EU-wide gas inventories are 85% full, some 10 percentage points lower than a year ago, according to Gas Infrastructure Europe data. This makes the current winter already feel uncomfortable, said Barbara Lambrecht, an analyst at Commerzbank. Cold snaps would cause storage levels to fall faster than during the last two relatively mild winters.

To try to safeguard supplies, the European Commission last week increased its storage filling target, potentially adding to the upward pressure on prices.

Dozens of factories have closed and nearly a million manufacturing jobs were lost over the last four years, according to Bernstein data. The loss of relatively cheap Russian gas following the 2022 outbreak of war in Ukraine had a “huge cost” to the economy, said former ECB chief Mario Draghi, adding that fossil fuels would be needed at least for the remainder of the decade.

Even though energy prices have fallen considerably from their peaks, EU companies still face electricity prices that are 2-3 times those in the United States and natural gas prices that are 4-5 times higher. A survey by Germany’s chambers of commerce (DIHK) in August found that high energy prices and a lack of reliable energy supplies hindered industrial production and prompted some German firms to consider relocating abroad. Yara’s CEO also told Reuters that the company was shifting its energy exposure away from Europe.

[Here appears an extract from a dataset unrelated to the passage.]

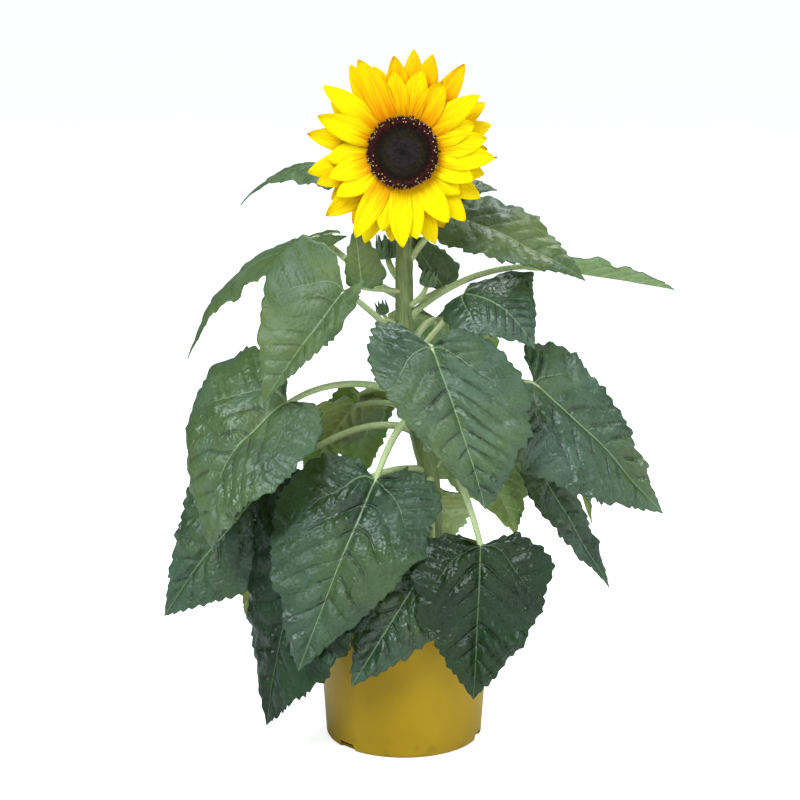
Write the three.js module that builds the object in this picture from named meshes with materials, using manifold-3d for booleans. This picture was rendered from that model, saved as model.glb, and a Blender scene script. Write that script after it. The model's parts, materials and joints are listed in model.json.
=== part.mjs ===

German industry lobby group, the BDI, has cited high energy prices as among the factors that threaten the competitiveness of Europe’s biggest economy. The risk of de-industrialization due to the silent migration and abandonment of many small and medium-sized enterprises in particular is constantly increasing, said BDI President Siegfried Russwurm, who also sits on the board at German industrial conglomerate Thyssenkrupp.